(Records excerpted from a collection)
┏━━

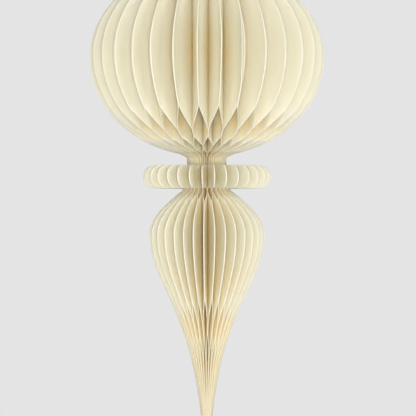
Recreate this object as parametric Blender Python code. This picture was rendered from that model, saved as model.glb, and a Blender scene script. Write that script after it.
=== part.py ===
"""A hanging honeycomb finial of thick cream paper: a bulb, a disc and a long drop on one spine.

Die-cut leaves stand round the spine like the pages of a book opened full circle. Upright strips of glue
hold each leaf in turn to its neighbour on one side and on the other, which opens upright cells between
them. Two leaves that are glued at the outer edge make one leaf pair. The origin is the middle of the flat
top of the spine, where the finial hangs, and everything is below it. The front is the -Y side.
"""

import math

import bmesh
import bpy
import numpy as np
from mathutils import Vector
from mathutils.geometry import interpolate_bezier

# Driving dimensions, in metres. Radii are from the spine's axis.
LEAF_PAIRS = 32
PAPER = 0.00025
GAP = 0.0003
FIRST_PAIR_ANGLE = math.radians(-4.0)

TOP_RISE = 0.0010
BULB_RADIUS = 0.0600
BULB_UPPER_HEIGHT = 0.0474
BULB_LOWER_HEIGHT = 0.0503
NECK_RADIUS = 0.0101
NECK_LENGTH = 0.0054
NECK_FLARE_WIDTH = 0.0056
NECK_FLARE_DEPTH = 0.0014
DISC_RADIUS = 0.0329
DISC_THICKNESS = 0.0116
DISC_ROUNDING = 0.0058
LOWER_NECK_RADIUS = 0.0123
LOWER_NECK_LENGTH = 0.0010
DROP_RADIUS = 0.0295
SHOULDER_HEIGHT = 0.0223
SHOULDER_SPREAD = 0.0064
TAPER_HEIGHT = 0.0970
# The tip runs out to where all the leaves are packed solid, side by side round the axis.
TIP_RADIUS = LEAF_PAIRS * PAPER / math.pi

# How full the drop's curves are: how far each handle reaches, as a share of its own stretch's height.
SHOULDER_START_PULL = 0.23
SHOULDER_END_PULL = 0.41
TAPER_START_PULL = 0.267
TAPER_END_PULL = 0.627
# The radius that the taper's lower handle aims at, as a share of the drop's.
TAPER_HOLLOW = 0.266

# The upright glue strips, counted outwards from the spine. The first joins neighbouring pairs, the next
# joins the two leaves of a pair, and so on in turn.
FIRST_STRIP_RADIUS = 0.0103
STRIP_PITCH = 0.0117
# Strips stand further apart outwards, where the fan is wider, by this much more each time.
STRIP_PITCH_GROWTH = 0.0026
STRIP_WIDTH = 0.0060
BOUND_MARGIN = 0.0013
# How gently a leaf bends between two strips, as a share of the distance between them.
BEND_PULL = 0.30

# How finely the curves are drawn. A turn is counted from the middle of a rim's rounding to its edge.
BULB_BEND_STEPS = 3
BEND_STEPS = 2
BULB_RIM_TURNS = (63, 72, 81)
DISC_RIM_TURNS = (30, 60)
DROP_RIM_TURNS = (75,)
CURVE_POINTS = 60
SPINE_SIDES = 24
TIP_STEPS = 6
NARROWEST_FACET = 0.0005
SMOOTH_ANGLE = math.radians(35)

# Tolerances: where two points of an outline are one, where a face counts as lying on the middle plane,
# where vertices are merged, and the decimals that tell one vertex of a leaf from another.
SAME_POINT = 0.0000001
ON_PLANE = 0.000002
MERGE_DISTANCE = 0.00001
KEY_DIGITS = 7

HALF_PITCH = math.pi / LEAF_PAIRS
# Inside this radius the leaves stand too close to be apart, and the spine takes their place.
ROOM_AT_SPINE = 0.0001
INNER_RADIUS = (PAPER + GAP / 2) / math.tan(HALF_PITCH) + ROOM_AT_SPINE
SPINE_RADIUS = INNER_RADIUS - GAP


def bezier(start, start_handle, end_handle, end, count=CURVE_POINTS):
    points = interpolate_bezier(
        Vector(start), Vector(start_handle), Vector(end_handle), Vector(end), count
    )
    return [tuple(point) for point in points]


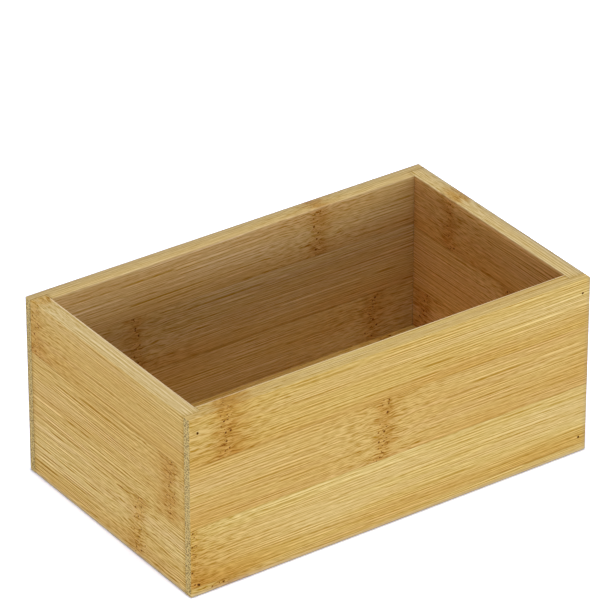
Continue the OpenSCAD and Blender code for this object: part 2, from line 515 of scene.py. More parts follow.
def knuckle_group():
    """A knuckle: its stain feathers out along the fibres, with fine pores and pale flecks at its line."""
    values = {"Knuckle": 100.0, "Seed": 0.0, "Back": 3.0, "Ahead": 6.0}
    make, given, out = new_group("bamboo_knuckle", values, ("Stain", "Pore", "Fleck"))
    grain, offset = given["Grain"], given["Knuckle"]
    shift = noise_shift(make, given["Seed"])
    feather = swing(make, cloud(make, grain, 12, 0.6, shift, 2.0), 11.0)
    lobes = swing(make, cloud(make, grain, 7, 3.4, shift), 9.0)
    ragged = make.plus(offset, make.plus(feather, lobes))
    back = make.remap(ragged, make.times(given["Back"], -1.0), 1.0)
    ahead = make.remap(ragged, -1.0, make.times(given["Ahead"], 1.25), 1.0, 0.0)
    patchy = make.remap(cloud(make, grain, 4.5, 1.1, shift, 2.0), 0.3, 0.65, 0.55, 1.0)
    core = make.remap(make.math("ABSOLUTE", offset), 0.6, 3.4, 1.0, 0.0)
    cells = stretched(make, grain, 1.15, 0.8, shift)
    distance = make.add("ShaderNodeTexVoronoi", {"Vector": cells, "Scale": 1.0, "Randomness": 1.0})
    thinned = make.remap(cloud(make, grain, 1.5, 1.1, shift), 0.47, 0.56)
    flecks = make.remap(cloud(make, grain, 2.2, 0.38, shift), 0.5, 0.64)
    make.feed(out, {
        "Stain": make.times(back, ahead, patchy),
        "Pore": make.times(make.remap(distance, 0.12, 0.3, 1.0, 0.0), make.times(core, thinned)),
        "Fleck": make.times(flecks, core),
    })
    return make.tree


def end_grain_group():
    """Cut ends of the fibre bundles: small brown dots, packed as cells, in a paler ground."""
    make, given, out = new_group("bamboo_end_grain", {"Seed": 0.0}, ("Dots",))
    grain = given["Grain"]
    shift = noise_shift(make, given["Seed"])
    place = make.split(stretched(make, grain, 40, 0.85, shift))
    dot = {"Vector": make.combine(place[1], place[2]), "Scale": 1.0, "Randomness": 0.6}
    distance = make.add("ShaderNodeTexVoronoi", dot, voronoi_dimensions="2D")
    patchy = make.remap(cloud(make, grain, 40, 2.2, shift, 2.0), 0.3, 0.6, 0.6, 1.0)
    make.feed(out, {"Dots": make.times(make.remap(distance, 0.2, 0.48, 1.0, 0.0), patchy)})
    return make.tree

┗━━

▶ **YOUR OBJECTIVE**: Reprint the data above from the opening line to the line holding "on one spine.", inclusive, and nothing else.

▶ **CORRECT ANSWER**:
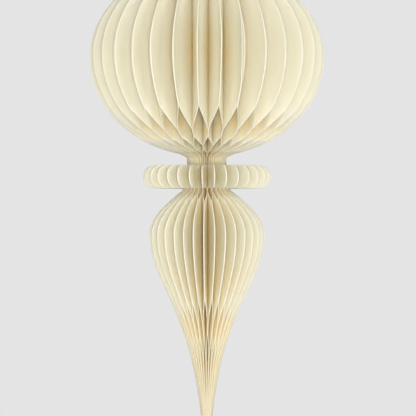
Recreate this object as parametric Blender Python code. This picture was rendered from that model, saved as model.glb, and a Blender scene script. Write that script after it.
=== part.py ===
"""A hanging honeycomb finial of thick cream paper: a bulb, a disc and a long drop on one spine.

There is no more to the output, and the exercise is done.